A stronger macroeconomic policy response could limit the damage
There is a clear need for additional macroeconomic policy stimulus relative to what has been announced thus far, to support growth and provide a context to restore health to financial sectors. Room to ease monetary policy should be exploited, especially now that inflation concerns have moderated. However, monetary policy may not be enough because monetary easing may be less effective in the face of difficult financial conditions and deleveraging. Also, in some cases room for further easing is limited as policy rates are already close to the zero bound. These are conditions where broad-based fiscal stimulus is likely to be warranted. Fiscal stimulus can be effective if it is well targeted, supported by accommodative monetary policy, and implemented in countries that have fiscal space.

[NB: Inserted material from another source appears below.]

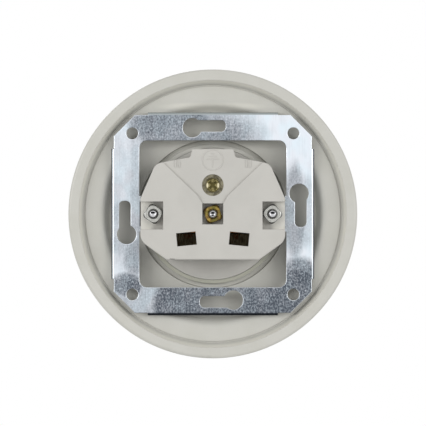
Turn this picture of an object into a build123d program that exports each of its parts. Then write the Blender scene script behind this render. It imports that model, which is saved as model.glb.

Financial sector policies could be reinforced and better coordinated
Financial policies have responded strongly. However, they could be reinforced, clarified, and better coordinated and thereby foster a more rapid recovery of lending and demand. Depending on how much prospects worsen, the scale of current recapitalization efforts may need to be broadened. Furthermore, the coverage and legal foundation for the various guarantees as well as the asset purchase programs should be clearly specified, while central bank liquidity support should continue to be generously provided. In addition, there may be a need in some countries for measures to foster an efficient and predictable resolution of mounting debt problems in the corporate and household sectors, which would help preserve value to bank creditors. Crucially, there must be better cross-border consistency of policies. A key task will be to develop cooperative arrangements for the resolution of large cross-border institutions where none currently exist, given the limitations of individual country frameworks. Moreover, the extension of financial support and guarantees must consider potential cross-border effects, including for emerging economies. Finally, exit strategies for the public sector from financial system ownership need to be developed.